07 Apr 2019 » James Diao » Boston, MA


After wrapping up two of my undergraduate research projects (on an analysis pipeline and data resource), I’ve been thinking about how much went into them: how much work I’ve put in and how much I’ve learned. Working in Gerstein Lab has taught me a ton about bioinformatics research, but also about the process, pace, and zeitgeist of academia.

Timeline of my two projects in Gerstein Lab

Gerstein Lab Timeline

Acronyms: ISEV, International Society on Extracellular Vesicles (conference); NESS, New England Science Symposium; YURA/YURC: Yale Undergraduate Research Association/Conference; HMS M1, Harvard Medical School, year 1

It took around 1 year to get results worth talking about. The next 1.5 years involved a lot of validation, fine-tuning, and updating (the exRNA Atlas resource and pipeline requirements both grew rapidly). In that time, we also put together abstracts and presentations to share our work with the exRNA community and get their feedback. Only then were we able to write and submit a manuscript and begin the lengthy peer review process.


In undergrad, I split my time between two labs: clinical genetics with Zak Lab and bioinformatics with Gerstein Lab. Although I spent at least as much time on and learned just as much from the former (if not more), I’m going to focus on the latter for now.

Aside from some not-very-productive wet lab work in high school, Gerstein Lab was my first serious exposure to research. I worked there for almost all of undergrad–starting freshman summer, all the way up to my senior thesis in Statistics & Data Science. It’s been interesting to reflect on how much has happened throughout the course of this project. Just looking back on our 2017 and 2018 abstracts in ISEV is enough to show how far the research has come.

Joining the Lab

I first heard about the Gerstein Lab through Jason Liu, a Yale student whom I met at a summer camp before high school. He reached out when I was admitted and talked about some of the things he was involved in. When he showed me some of his bioinformatics work on his laptop, I was so impressed (honestly, a large part from how cool the command-line looked and how fast he could tab-complete through directories). When it came time to decide on a summer internship, research in Gerstein Lab was the only job I considered. Sometimes I think about how my life would have been different if I had never gone to that math camp and met Jason. Would I have ever found my way to bioinformatics, or chosen to major in Statistics & Data Science? Would I have spent that time on bench work or epidemiology instead? Who knows! Either way, it’s interesting to think about how my life direction may have pivoted off of this one connection.

The long and rocky road to publishing

When the first papers published using our tools started to emerge, my mentor told me that the lab was going to publish a manuscript on the pipeline, and that I could contribute to its writing as a co-author. At that point, I had already set my heart on exploring more clinical informatics research (enter Zak Lab), but it was wonderfully exciting news, and I eagerly kept tabs on the progress of the manuscript and contributed to updates and edits as needed.
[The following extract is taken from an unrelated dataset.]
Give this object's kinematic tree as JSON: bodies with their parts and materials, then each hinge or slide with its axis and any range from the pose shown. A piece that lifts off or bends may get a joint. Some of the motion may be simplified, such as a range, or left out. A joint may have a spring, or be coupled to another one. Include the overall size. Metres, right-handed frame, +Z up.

Over the next few years, various issues came up. Rob (the original first-author) left the lab to join a biotech startup. His new job kept him busy and the momentum to publish stalled. On our end, other ERCC projects (such as the exRNA Atlas) began to mature and take priority. It wasn’t until late 2017 (now 2.5 years into the project) that my mentor wrote up the exceRpt paper, and that our collaborators at Baylor College of Medicine began rallying co-authors for the exRNA Atlas paper.

But even with the completed manuscripts, the publication date was restricted by another factor. The ERCC intended to be submit its major papers as a “publication package” to the same family of journals. The full package of 18 papers, when finally published, looked like this:

ERCC Publication Package

Coordinating preparation for so many papers by hundreds of co-authors across the multi-institutional consortium proved to be challenging. Peer review (and the additional work requested by reviewers) added even more time. By the time the papers came out, it had been almost exactly 4 years since I started everything.

Obligatory complaining about Reviewer 3

It’s no secret that peer reviewers often disagree on their evaluations. There are countless memes of this on grad school memes with relatable themes. Here are two of my favorites:

Reviewer 3 Comic Venn Diagram Reviewer 3 Comic Monster

Exhibit A: Reviewer responses to our resubmission of the exRNA Atlas paper

Reviewer 3 Comments

*Followed by a page and a half of criticisms

Concluding thoughts

I’ve since moved on from molecular bioinformatics work, but this project was an invaluable first step into computational research and data analysis. Besides technical skills, it taught me the importance of the non-scientific part of science: all of the writing, presenting, defending, and editing that goes into convincing others that your work is good.

Although this path to publication was rocky and long (and I had definitely given up on it a couple times), I’m grateful that everything ended up working out. I’m proud of the work I put in, and I think it’s a good thing for science and reproducibility that the details of these resources are peer-reviewed and widely distributed.